Nile is only one of many contemporary metal bands that are starting to make the veterans look weak. Just take a gander at the Extreme Steel Tour, which slices through town this week as well. Sure, the gut-punching assault of Static-X rides a barrage of hooks, and Slayer remains the lone '80s thrash band that's kept its new licks fiery, avoiding the Behind the Music mockery of Megadeth and the play-the-hits parading of Metallica. But death-metal icon Morbid Angel is beginning to look and sound long in the tooth, and Pantera still can't decide if it wants to be as pop as Def Leppard or as schlock sleazy as Waysted.

It's the extended careers of such metal mainstays that feed the genre's stereotypes, vertically striped spandex pants and all, so much so that pop culture even derides the music with a certain class of American. Why else would David Lynch have speed-metallurgists Powermad provide "dance music" for Lula and Sailor in 1990's Wild at Heart, which opens its white-trash perversion subversion of The Wizard of Oz near Cape Fear in the Carolinas.

That one of the most inventive and consistent metal bands of the 1990s hails from that very neck of the South reeks of poetic justice today. When Nile started back in 1993 in Greensberg, South Carolina, the seeds that would become the new metal underground were just starting to sprout. You need to look no further than Nile's Relapse label mates. The decade-old, Upper Darby, Pennsylvania, independent has been one of the leaders in adventurous metal, cranking out noise barrages from Finnish prog-metal alchemists Amorphis, as well as breathtaking displays of technical skill from the likes of the jaw-dropping Dillinger Escape Plan and the stoned psychedelic clouds exhaled by Bongzilla.

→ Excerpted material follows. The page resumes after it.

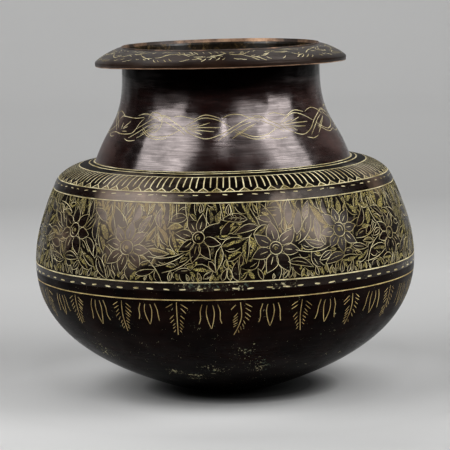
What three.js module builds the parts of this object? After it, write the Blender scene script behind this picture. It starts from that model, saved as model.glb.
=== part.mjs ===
// A round-bellied water pot beaten from sheet metal, with a waisted neck and a broad down-turned rim.
// Millimetres, +Z up. The origin is the centre of the flat that the pot stands on.
import * as THREE from "three";

// Sheet and clearance
const bowlWall = 1.6;
const bellyWall = 1.5;
const neckWall = 1.5;
const collarWall = 1.4;
const seamGap = 0.3;

// Lower bowl, from the flat base round the heel and up to the widest ring
const baseRadius = 22;
const baseSlope = THREE.MathUtils.degToRad(8);
const heelRadius = 46;
const heelRise = 6.6;
const heelSlope = THREE.MathUtils.degToRad(20);
const heelHandle = 9;
const bellyRadius = 126.7;
const bowlHeight = 88;
const bowlReach = 56;
const bowlFullness = 38;

// Belly seam, where the bowl's joggled tongue stands inside the upper belly's edge
const seamBelowWidest = 3.6;
const bellyLap = 7;

// Upper belly, then the rounded shoulder, then the shallow cone that carries the neck
const upperHeight = 53;
const upperFullness = 24;
const shoulderLean = THREE.MathUtils.degToRad(20.5);
const shoulderHandle = 5;
const shoulderRoundWidth = 15.4;
const shoulderRoundRise = 11.2;
const coneHandle = 7;
const coneWidth = 12;
const coneSlope = THREE.MathUtils.degToRad(13);

// Neck, with a skirt that leans in from its foot to a straight throat
const neckFootRadius = 85;
const neckFootLean = THREE.MathUtils.degToRad(19);
const neckFootHandle = 24.5;
const neckHeight = 75.3;
const neckLap = 6;
const throatRadius = 66;
const throatLength = 21.6;
const throatHandle = 28;

// Mouth edge, thinned by a bevel on the inside and rounded on the outside
const mouthBevelHeight = 3.6;
const mouthBevelDepth = 0.6;
const mouthRounding = 0.4;

// Rim collar: an arched ring that rolls over to a short turned-down lip
const collarBelowMouth = 0.7;
const collarWidth = 17.4;
const collarDrop = 7.2;
const collarArch = 5;
const collarRoll = 5;
const collarRollAngle = THREE.MathUtils.degToRad(42);
const lipDepth = 2.8;

// Brazed seams
const bellyBrazeLeg = 2.4;
const neckBrazeLeg = 2.2;
const rimBrazeLeg = 2.6;

// Facets round the axis, and steps along each curve
const facetsRound = 56;
const heelSteps = 3;
const bowlSteps = 9;
const upperSteps = 6;
const shoulderSteps = 4;
const neckSteps = 8;
const collarSteps = 5;

// Points of an outline closer together than this, in height, become one
const mergeHeight = 0.05;

const at = (radius, height) => new THREE.Vector2(radius, height);

// The point that lies a length away, at an angle from straight out towards straight up
function along(start, angle, length) {
  return at(start.x + length * Math.cos(angle), start.y + length * Math.sin(angle));
}

// Radius of a rising outline at a height, carried on straight past its ends
function radiusAt(points, height) {
  const found = points.findIndex((p, i) => i > 0 && height <= p.y);
  const upper = found > 0 ? found : points.length - 1;
  const below = points[upper - 1];
  const above = points[upper];
  return below.x + ((height - below.y) / (above.y - below.y)) * (above.x - below.x);
}

// The stretch of a rising outline between two heights, with an exact point at each end
function between(points, low, high) {
  const inner = points.filter((p) => p.y > low + mergeHeight && p.y < high - mergeHeight);
  return [at(radiusAt(points, low), low), ...inner, at(radiusAt(points, high), high)];
}

// The same outline moved square to itself, inwards where it rises and the distance is positive
function offset(points, distance) {
  return points.map((p, i) => {
    const before = points[Math.max(i - 1, 0)];
    const after = points[Math.min(i + 1, points.length - 1)];
    const run = after.clone().sub(before).normalize();
    return at(p.x - run.y * distance, p.y + run.x * distance);
  });
}

// The same outline drawn in towards the axis
function inset(points, distance) {
  return points.map((p) => at(p.x - distance, p.y));
}

function reversed(points) {
  return [...points].reverse();
}

// A closed section turned round the pot's axis
function turned(name, section, material) {
  const profile = section[0].x === 0 ? section : [...section, section[0]];
  const geometry = new THREE.LatheGeometry(profile, facetsRound);
  geometry.rotateX(Math.PI / 2);
  const mesh = new THREE.Mesh(geometry, material);
  mesh.name = name;
  return mesh;
}

const darkMetal = new THREE.MeshStandardMaterial({ color: 0x2a1a18, roughness: 0.38, metalness: 0.85 });
const wornMetal = new THREE.MeshStandardMaterial({ color: 0x4a3122, roughness: 0.42, metalness: 0.85 });
const brazeMetal = new THREE.MeshStandardMaterial({ color: 0x8a6a30, roughness: 0.5, metalness: 0.85 });

// The outside of the belly, from the edge of the base flat to the top of the shoulder's rounding
const shoulderFlatRadius = neckFootRadius + coneWidth;
const baseEdge = at(baseRadius, 0);
const heel = at(heelRadius, heelRise);
const widest = at(bellyRadius, bowlHeight);
const shoulderBreak = at(shoulderFlatRadius + shoulderRoundWidth, bowlHeight + upperHeight);
const shoulderFlat = at(shoulderFlatRadius, shoulderBreak.y + shoulderRoundRise);
const heelCurve = new THREE.CubicBezierCurve(
  baseEdge,
  along(baseEdge, baseSlope, heelHandle),
  along(heel, heelSlope + Math.PI, heelHandle),
  heel,
);
const bowlCurve = new THREE.CubicBezierCurve(
  heel,
  along(heel, heelSlope, bowlReach),
  at(bellyRadius, bowlHeight - bowlFullness),
  widest,
);
const upperCurve = new THREE.CubicBezierCurve(
  widest,
  at(bellyRadius, bowlHeight + upperFullness),
  along(shoulderBreak, shoulderLean - Math.PI / 2, shoulderHandle),
  shoulderBreak,
);
const shoulderCurve = new THREE.CubicBezierCurve(
  shoulderBreak,
  along(shoulderBreak, shoulderLean + Math.PI / 2, shoulderHandle),
  along(shoulderFlat, -coneSlope, coneHandle),
  shoulderFlat,
);
const bellyOutside = [
  ...heelCurve.getPoints(heelSteps),
  ...bowlCurve.getPoints(bowlSteps).slice(1),
  ...upperCurve.getPoints(upperSteps).slice(1),
  ...shoulderCurve.getPoints(shoulderSteps).slice(1),
];
const seamHeight = bowlHeight - seamBelowWidest;

// Height of the shoulder's cone at a radius
function coneHeightAt(radius) {
  return shoulderFlat.y + (shoulderFlat.x - radius) * Math.tan(coneSlope);
}

// The outside of the neck, from its foot on the shoulder to the mouth
const neckFoot = at(neckFootRadius, coneHeightAt(neckFootRadius) + seamGap);
const mouthHeight = neckFoot.y + neckHeight;
const throat = at(throatRadius, mouthHeight - throatLength);
const neckCurve = new THREE.CubicBezierCurve(
  neckFoot,
  along(neckFoot, neckFootLean + Math.PI / 2, neckFootHandle),
  at(throatRadius, throat.y - throatHandle),
  throat,
);
const neckOutside = [...neckCurve.getPoints(neckSteps), at(throatRadius, mouthHeight)];

// The top and underside of the rim collar, from its inner edge to its outer arris
const collarEdge = at(throatRadius + seamGap, mouthHeight - collarBelowMouth);
const rimArris = at(collarEdge.x + collarWidth, collarEdge.y - collarDrop);
const collarCurve = new THREE.CubicBezierCurve(
  collarEdge,
  at(collarEdge.x + collarArch, collarEdge.y - collarBelowMouth / 2),
  along(rimArris, Math.PI - collarRollAngle, collarRoll),
  rimArris,
);
const collarTop = collarCurve.getPoints(collarSteps);
const collarUnder = offset(collarTop, -collarWall);
collarUnder[0] = at(collarEdge.x, collarEdge.y - collarWall);
collarUnder[collarSteps] = at(rimArris.x - collarWall, rimArris.y - collarWall);

// Lower bowl, with the tongue that stands inside the upper belly
function lowerBowl() {
  const ledge = seamHeight - seamGap;
  const tongueFace = inset(between(bellyOutside, ledge, seamHeight + bellyLap), bellyWall + seamGap);
  const tongueBack = inset(tongueFace, bowlWall);
  tongueBack[0].y = ledge - bowlWall;
  const outside = between(bellyOutside, 0, ledge);
  const inside = offset(outside, bowlWall).filter((p) => p.y < ledge - 2 * bowlWall);
  return turned(
    "lower_bowl",
    [at(0, 0), ...outside, ...tongueFace, ...reversed(tongueBack), ...reversed(inside), at(0, bowlWall)],
    darkMetal,
  );
}

// Upper belly and shoulder, with the collar that stands up inside the neck's foot
function upperBelly() {
  const outside = between(bellyOutside, seamHeight, shoulderFlat.y);
  const inside = offset(outside, bellyWall);
  inside[0] = at(outside[0].x - bellyWall, seamHeight);
  const collarFace = inset(between(neckOutside, neckFoot.y, neckFoot.y + neckLap), neckWall + seamGap);
  collarFace[0].y = coneHeightAt(collarFace[0].x);
  const collarBack = inset(collarFace, bellyWall);
  collarBack[0].y = coneHeightAt(collarBack[0].x) - bellyWall;
  return turned(
    "upper_belly",
    [...outside, ...collarFace, ...reversed(collarBack), ...reversed(inside)],
    darkMetal,
  );
}

// Neck, with its foot bevelled to the shoulder
function neck() {
  const outside = between(neckOutside, neckFoot.y, mouthHeight - mouthRounding);
  const inside = inset(between(neckOutside, neckFoot.y, mouthHeight - mouthBevelHeight), neckWall);
  inside[0].y = coneHeightAt(inside[0].x) + seamGap;
  const mouthEdge = [
    at(throatRadius - mouthRounding, mouthHeight),
    at(throatRadius - neckWall + mouthBevelDepth, mouthHeight),
  ];
  return turned("neck", [...outside, ...mouthEdge, ...reversed(inside)], darkMetal);
}

function rimCollar() {
  const lipBottom = rimArris.y - lipDepth;
  const lip = [at(rimArris.x - collarWall, lipBottom), at(rimArris.x, lipBottom)];
  return turned("rim_collar", [...collarUnder, ...lip, ...reversed(collarTop)], wornMetal);
}

// A bead of brazing metal on the top edge of an inner lap, against the inside of the outer sheet
function innerBead(name, outside, wall, lapTop, leg) {
  const low = lapTop + seamGap;
  const corner = at(radiusAt(outside, low) - wall - seamGap, low);
  const top = at(radiusAt(outside, low + leg) - wall - seamGap, low + leg);
  const inner = at(corner.x - leg, low);
  return turned(name, [corner, top, inner], brazeMetal);
}

// The bead of brazing metal under the rim collar, against the outside of the neck
function rimBraze() {
  const [edge, next] = collarUnder;
  const slope = (next.y - edge.y) / (next.x - edge.x);
  const top = at(edge.x, edge.y - seamGap);
  const outer = at(top.x + rimBrazeLeg, top.y + slope * rimBrazeLeg);
  const bottom = at(top.x, top.y - rimBrazeLeg);
  return turned("rim_braze", [bottom, outer, top], brazeMetal);
}

const group = new THREE.Group();
group.add(
  lowerBowl(),
  upperBelly(),
  neck(),
  rimCollar(),
  innerBead("belly_braze", bellyOutside, bellyWall, seamHeight + bellyLap, bellyBrazeLeg),
  innerBead("neck_braze", neckOutside, neckWall, neckFoot.y + neckLap, neckBrazeLeg),
  rimBraze(),
);

export default group;
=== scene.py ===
import itertools
import math

import bpy
import numpy as np
from mathutils import Matrix, Vector
from mathutils.geometry import delaunay_2d_cdt


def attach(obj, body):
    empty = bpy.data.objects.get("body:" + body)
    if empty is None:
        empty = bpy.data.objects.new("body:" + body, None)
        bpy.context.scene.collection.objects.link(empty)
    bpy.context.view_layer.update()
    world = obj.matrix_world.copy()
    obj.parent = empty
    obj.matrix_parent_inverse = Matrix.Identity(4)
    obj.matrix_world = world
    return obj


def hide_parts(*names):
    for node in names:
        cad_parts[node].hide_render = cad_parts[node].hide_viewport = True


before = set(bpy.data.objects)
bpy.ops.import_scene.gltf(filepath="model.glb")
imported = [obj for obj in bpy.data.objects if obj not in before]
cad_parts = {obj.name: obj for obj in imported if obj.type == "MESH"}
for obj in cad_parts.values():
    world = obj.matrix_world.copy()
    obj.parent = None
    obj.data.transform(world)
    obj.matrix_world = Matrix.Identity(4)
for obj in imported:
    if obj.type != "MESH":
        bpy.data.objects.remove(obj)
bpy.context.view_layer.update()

# A dark patinated water pot: beaten sheet pieces with engraved lines cut into the mesh.
# Millimetres until a mesh is made. An angle of 0 faces the camera, along -Y, and grows to the right.

MM = 0.001
TAU = 2 * math.pi
# Steps round the axis
COLUMNS = 256
# Depth of a groove, and the shares of the skin's normal and of the sideways lean in its walls' normals
CUT_DEPTH = 0.22
WALL_UP, WALL_OUT = 0.84, 0.54
# Labels of faces, which are also the material slots of each piece
PATINA, CUT, GROUND, WORN, INSIDE, BLACK = range(6)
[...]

Any way you slice it, this ain't Texxas Jam hair-farming.

"I think the origin of that is that you have musicians who like a variety of things," Sanders says. "Like with those guys in Dillinger, they like a lot of jazz and thrash and a lot of other things as well, so their music has more in it. There's more things informing it than there was for metal bands about a decade ago. That may not seem too difficult an explanation of why metal is the way it is now, but I think that it's made up of guys who have a wider range of experience."

And despite a growing legion of fans outgrowing the nü tactics of Limp Slipkorn et al., these metal men aren't going to be plastered all over MTV anytime soon. "I think death metal will always be an underground thing," Sanders says. "You'll never see it in the mainstream. And that's why you're going to find metal bands in vans driving around the country, not getting a lot of money, doing things the hard way, just doing it because it's what they like doing. And I think that's the way it's supposed to be. I don't think metal's supposed to be 'N Sync-huge. I mean, if it does become that popular, that's great. But if it doesn't, that's fine, too. Because most of the bands that you find doing metal nowadays do it because they enjoy it. And that's good for the scene."